Multifunctional hybrid membranes for photocatalytic and adsorptive removal of water contaminants of emerging concern

Abstract

The focus of this work lies on the production of a multifunctional materials that allows the combination of photocatalysis and adsorption in a unique polymeric substrate. For this purpose, Au/TiO2 and Y2(CO3)3 nanoparticles were immobilised on a poly (vinylidene fluoride hexafluoropropylene), (PVDF-HFP), substrate, and the characterisation of these materials was performed, as well as the pollutant removal efficiency. An efficient TiO2 functionalisation with gold nanoparticles was achieved, endowing these particles with the ability to absorb visible radiation.

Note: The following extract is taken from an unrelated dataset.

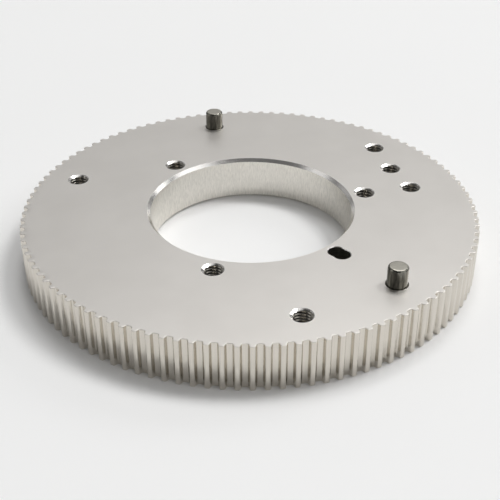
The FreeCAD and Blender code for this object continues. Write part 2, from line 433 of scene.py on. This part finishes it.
def build_pin(node, materials):
    """A ground dowel pin: its chamfers run into the barrel through a small rounding."""
    low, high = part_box(node)
    centre = flat((low + high) / 2)
    shell = Shell()
    half = [
        (PIN_RADIUS * 0.3, 0),
        (PIN_RADIUS * 0.55, 0),
        (PIN_RADIUS - PIN_CHAMFER - PIN_ROUND, 0),
        (PIN_RADIUS - PIN_CHAMFER, PIN_ROUND * 0.4),
        (PIN_RADIUS - PIN_ROUND * 1.4, PIN_CHAMFER - PIN_ROUND),
        (PIN_RADIUS - PIN_ROUND * 0.3, PIN_CHAMFER + PIN_ROUND * 0.3),
        (PIN_RADIUS, PIN_CHAMFER + PIN_ROUND * 2),
    ]
    levels = [(radius, low.z + rise) for radius, rise in half]
    levels += [(radius, high.z - rise) for radius, rise in reversed(half)]
    loops = [shell.loop(circle_points(centre, radius, PIN_SIDES), z) for radius, z in levels]
    walls = list(zip(loops, loops[1:]))
    for i, (lower, upper) in enumerate(walls):
        shell.wall(lower, upper, END if i < 2 or i >= len(walls) - 2 else SKIN)
    for loop, z in ((loops[0], low.z), (loops[-1], high.z)):
        middle = shell.corner(centre, z)
        for i, corner in enumerate(loop):
            shell.face((corner, loop[(i + 1) % len(loop)], middle), END)
    return shell.build(node + "_detail", materials, PIN_SHARP)


# ---------------------------------------------------------------- materials
class Look:
    """A node material, built up from procedural textures in object space."""

    def __init__(self, name, metallic=1.0):
        self.material = bpy.data.materials.new(name)
        self.material.use_nodes = True
        self.nodes = self.material.node_tree.nodes
        self.links = self.material.node_tree.links
        self.shader = self.nodes["Principled BSDF"]
        self.shader.inputs["Metallic"].default_value = metallic
        self.place = self.nodes.new("ShaderNodeTexCoord").outputs["Object"]

    def noise(self, size, stretch=(1, 1, 1), detail=3.0, rough=0.55):
        """Noise whose features are about as long as size, in metres, times the stretch."""
        mapping = self.nodes.new("ShaderNodeMapping")
        mapping.inputs["Scale"].default_value = [1 / (size * s) for s in stretch]
        self.links.new(self.place, mapping.inputs["Vector"])
        texture = self.nodes.new("ShaderNodeTexNoise")
        texture.inputs["Scale"].default_value = 1
        texture.inputs["Detail"].default_value = detail
        texture.inputs["Roughness"].default_value = rough
        self.links.new(mapping.outputs["Vector"], texture.inputs["Vector"])
        return texture.outputs["Fac"]

    def spread(self, value, low, high, to_low, to_high):
        """Stretch a noise value from one range onto another."""
        ramp = self.nodes.new("ShaderNodeMapRange")
        ramp.inputs["From Min"].default_value = low
        ramp.inputs["From Max"].default_value = high
        ramp.inputs["To Min"].default_value = to_low
        ramp.inputs["To Max"].default_value = to_high
        self.links.new(value, ramp.inputs["Value"])
        return ramp.outputs["Result"]

    def plain_colour(self, colour):
        self.shader.inputs["Base Color"].default_value = (*colour, 1)

    def plain_roughness(self, roughness):
        self.shader.inputs["Roughness"].default_value = roughness

    def colour(self, value, first, second):
        """A colour that goes from one to another as the value goes from 0 to 1."""
        mix = self.nodes.new("ShaderNodeMix")
        mix.data_type = "RGBA"
        mix.inputs["A"].default_value = (*first, 1)
        mix.inputs["B"].default_value = (*second, 1)
        self.links.new(value, mix.inputs["Factor"])
        self.links.new(mix.outputs["Result"], self.shader.inputs["Base Color"])

    def roughness(self, value):
        self.links.new(value, self.shader.inputs["Roughness"])

    def bump(self, height, depth, below=None):
        """Relief of that depth, in metres, on top of an earlier relief."""
        bump = self.nodes.new("ShaderNodeBump")
        bump.inputs["Distance"].default_value = depth
        self.links.new(height, bump.inputs["Height"])
        if below is not None:
            self.links.new(below, bump.inputs["Normal"])
        self.links.new(bump.outputs["Normal"], self.shader.inputs["Normal"])
        return bump.outputs["Normal"]


def satin_face():
    """Blasted and clear anodised: fine even grain, faint cloudy tone."""
    look = Look("satin_face")
    cloud = look.spread(look.noise(9 * MM, detail=2.0), 0.35, 0.65, 0, 1)
    look.colour(cloud, (0.85, 0.82, 0.778), (0.88, 0.85, 0.808))
    grain = look.noise(0.16 * MM, detail=2.0)
    look.roughness(look.spread(grain, 0.3, 0.7, 0.38, 0.46))
    look.bump(grain, 0.003 * MM)
    return look.material


def tooth_rim():
    """The same finish over milled grooves, which leave faint marks along the teeth."""
    look = Look("tooth_rim")
    marks = look.noise(0.12 * MM, stretch=(1, 1, 30), detail=2.0)
    look.colour(look.spread(marks, 0.3, 0.7, 0, 1), (0.665, 0.63, 0.57), (0.735, 0.695, 0.63))
    look.roughness(look.spread(marks, 0.3, 0.7, 0.15, 0.22))
    grain = look.noise(0.15 * MM, detail=1.0)
    relief = look.bump(marks, 0.002 * MM)
    look.bump(grain, 0.002 * MM, relief)
    return look.material


def rounded_edge():
    """Where the blasting has rounded the tooth ends over: the face's grain, but duller."""
    look = Look("rounded_edge")
    look.plain_colour((0.78, 0.75, 0.71))
    grain = look.noise(0.16 * MM, detail=2.0)
    look.roughness(look.spread(grain, 0.3, 0.7, 0.56, 0.64))
    look.bump(grain, 0.002 * MM)
    return look.material


def bored_wall():
    """Bored, then blasted: short upright scratches."""
    look = Look("bored_wall")
    strokes = look.noise(0.12 * MM, stretch=(1, 1, 8), detail=3.0, rough=0.65)
    look.colour(look.spread(strokes, 0.32, 0.68, 0, 1), (0.66, 0.64, 0.59), (0.92, 0.89, 0.83))
    look.roughness(look.spread(strokes, 0.3, 0.7, 0.3, 0.46))
    look.bump(strokes, 0.006 * MM)
    return look.material


def bright_cut():
    """Bare cut metal on chamfers, countersinks and broken edges."""
    look = Look("bright_cut")
    look.plain_colour((0.88, 0.86, 0.83))
    marks = look.noise(1.2 * MM, stretch=(1, 1, 0.2), detail=1.0)
    look.roughness(look.spread(marks, 0.3, 0.7, 0.2, 0.26))
    look.bump(marks, 0.001 * MM)
    return look.material


def thread_painted_shade():
    """Tapped threads: cut metal with fine marks, darker than the chamfers because the shade inside
    the holes is painted into its colour.
    """
    look = Look("thread_painted_shade")
    look.plain_roughness(0.2)
    marks = look.noise(0.1 * MM, detail=2.0)
    # The thread's colour is kept dark as painted shade for the inside of the holes.
    look.colour(look.spread(marks, 0.3, 0.7, 0, 1), (0.28, 0.265, 0.235), (0.48, 0.455, 0.41))
    look.bump(marks, 0.002 * MM)
    return look.material


def drilled_wall():
    """Drilled and left rough, so dull; its colour is dark, with rings round the wall."""
    look = Look("drilled_wall")
    look.plain_roughness(0.36)
    rings = look.noise(0.1 * MM, stretch=(12, 12, 1), detail=2.0)
    look.colour(look.spread(rings, 0.3, 0.7, 0, 1), (0.26, 0.25, 0.22), (0.46, 0.445, 0.4))
    look.bump(rings, 0.003 * MM)
    return look.material


def pin_skin():
    """Hardened steel, dark, with lighter streaks along its length and faint grinding rings."""
    look = Look("pin_skin")
    skin = look.noise(0.35 * MM, stretch=(1, 1, 6), detail=4.0)
    look.colour(look.spread(skin, 0.35, 0.65, 0, 1), (0.09, 0.088, 0.074), (0.28, 0.27, 0.235))
    look.roughness(look.spread(skin, 0.3, 0.7, 0.13, 0.2))
    rings = look.noise(0.06 * MM, stretch=(12, 12, 1), detail=2.0)
    look.bump(rings, 0.0015 * MM)
    return look.material


def pin_end():
    """The same steel where its end is ground flat: lighter, with fine scratches across."""
    look = Look("pin_end")
    look.plain_roughness(0.34)
    scratches = look.noise(0.09 * MM, stretch=(9, 1, 1), detail=3.0)
    look.colour(look.spread(scratches, 0.3, 0.7, 0, 1), (0.55, 0.53, 0.465), (0.72, 0.69, 0.61))
    look.bump(scratches, 0.002 * MM)
    return look.material


def floor_paint():
    """Pale matt paint, slightly uneven."""
    look = Look("floor_paint", metallic=0.0)
    look.plain_colour((0.93, 0.93, 0.925))
    look.roughness(look.spread(look.noise(40 * MM), 0.3, 0.7, 0.66, 0.74))
    return look.material


# ---------------------------------------------------------------- the object
# In the order of FACE, RIM, EDGE, BORE, BRIGHT, THREAD, DRILLED, and of SKIN, END.
aluminium = [
    satin_face(),
    tooth_rim(),
    rounded_edge(),
    bored_wall(),
    bright_cut(),
    thread_painted_shade(),
    drilled_wall(),
]
steel = [pin_skin(), pin_end()]

ring = build_ring(aluminium)
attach(ring, "root")
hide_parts("pulley_ring")

for node in ("dowel_pin_a", "dowel_pin_b"):
    pin = build_pin(node, steel)
    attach(pin, "root")
    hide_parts(node)

# ---------------------------------------------------------------- studio
VIEW_AZIMUTH = math.radians(-15.1)
VIEW_ELEVATION = math.radians(32.75)
VIEW_ROLL = math.radians(0.97)
VIEW_DISTANCE = 152.5 * MM
VIEW_RIGHT = 4.57 * MM
VIEW_DOWN = 7.07 * MM
LENS = 68.84
SHIFT_X = -0.06
NEAREST_SEEN = 1 * MM
FURTHEST_SEEN = 20

FLOOR_RADIUS = 3.0
FLOOR_SIDES = 96
LIGHT_DISTANCE = 3.2

# Brightness of the surroundings, and how high the pale band reaches, as the sine of elevation.
SKY = 0.13
HORIZON = 0.9
HORIZON_TOP = 0.2

top_centre = Vector((0, 0, HEIGHT))
camera_turn = (
    Matrix.Rotation(VIEW_AZIMUTH, 3, "Z")
    @ Matrix.Rotation(math.pi / 2 - VIEW_ELEVATION, 3, "X")
    @ Matrix.Rotation(VIEW_ROLL, 3, "Z")
)
lens = bpy.data.cameras.new("camera")
lens.lens = LENS
lens.shift_x = SHIFT_X
lens.clip_start = NEAREST_SEEN
lens.clip_end = FURTHEST_SEEN
camera = bpy.data.objects.new("camera", lens)
camera.matrix_world = camera_turn.to_4x4()
camera.location = top_centre + camera_turn @ Vector((VIEW_RIGHT, -VIEW_DOWN, VIEW_DISTANCE))
bpy.context.scene.collection.objects.link(camera)
bpy.context.scene.camera = camera


def make_floor():
    """A round pale floor under the ring."""
    mesh = bpy.data.meshes.new("floor")
    rim = circle_points(Vector((0, 0)), FLOOR_RADIUS, FLOOR_SIDES)
    mesh.from_pydata([(point.x, point.y, 0) for point in rim], [], [range(FLOOR_SIDES)])
    mesh.materials.append(floor_paint())
    floor = bpy.data.objects.new("floor", mesh)
    bpy.context.scene.collection.objects.link(floor)
    return floor


def soft_light(name, azimuth, elevation, width, height, radiance):
    """An area light aimed at the ring; azimuth, in degrees, is counted from the camera's right."""
    turn = VIEW_AZIMUTH + math.radians(azimuth)
    rise = math.radians(elevation)
    level = on_circle(math.cos(rise), turn)
    direction = Vector((level.x, level.y, math.sin(rise)))
    light = bpy.data.lights.new(name, "AREA")
    light.shape = "RECTANGLE"
    light.size = width
    light.size_y = height
    light.energy = radiance * math.pi * width * height
    lamp = bpy.data.objects.new(name, light)
    lamp.location = top_centre + direction * LIGHT_DISTANCE
    lamp.rotation_mode = "QUATERNION"
    lamp.rotation_quaternion = direction.to_track_quat("Z", "Y")
    bpy.context.scene.collection.objects.link(lamp)


make_floor()
soft_light("key", 30, 58, 0.85, 0.85, 17.0)
soft_light("overhead", 60, 78, 2.0, 2.0, 0.65)
soft_light("top", 85, 68, 1.0, 1.0, 7.2)
soft_light("right", 332, 44, 4.2, 1.2, 1.15)
soft_light("low_right", 32, 22, 1.2, 0.9, 1.35)
soft_light("rear_right", 45, 34, 0.8, 0.8, 3.75)
soft_light("rear", 90, 30, 2.0, 1.6, 0.26)
soft_light("rear_left", 132, 32, 2.0, 2.0, 0.25)
soft_light("left", 180, 38, 1.4, 1.4, 0.73)


def make_world():
    """A dim studio with a pale band low down, where the floor meets the walls."""
    world = bpy.data.worlds.new("world")
    world.use_nodes = True
    nodes = world.node_tree.nodes
    links = world.node_tree.links
    direction = nodes.new("ShaderNodeTexCoord").outputs["Generated"]
    split = nodes.new("ShaderNodeSeparateXYZ")
    links.new(direction, split.inputs["Vector"])
    fade = nodes.new("ShaderNodeMapRange")
    fade.interpolation_type = "SMOOTHSTEP"
    fade.inputs["From Min"].default_value = 0
    fade.inputs["From Max"].default_value = HORIZON_TOP
    fade.inputs["To Min"].default_value = HORIZON
    fade.inputs["To Max"].default_value = SKY
    links.new(split.outputs["Z"], fade.inputs["Value"])
    backdrop = nodes["Background"]
    backdrop.inputs["Color"].default_value = (1, 1, 1, 1)
    links.new(fade.outputs["Result"], backdrop.inputs["Strength"])
    return world


bpy.context.scene.world = make_world()
bpy.context.scene.view_settings.view_transform = "Standard"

Concerning the membranes, a favourable porous structure was obtained, with an average pore size of 4 µm, and the nanoparticles immobilisation did not alter the physical and chemical properties of the polymeric membrane. The produced hybrid materials, including both Au/TiO2 and Y2(CO3)3 nanoparticles presented an efficiency of 57% in the degradation of norfloxacin (5 mg/L) under ultraviolet radiation for 120 minutes, 80% under visible radiation for 300 minutes, and 58% in arsenic adsorption for 240 minutes. These membranes represent a new platform for the removal of several pollutants, which may allow their incorporation in more efficient and less energy-consuming water treatment processes and favour water treatment in developing countries with low energy resources.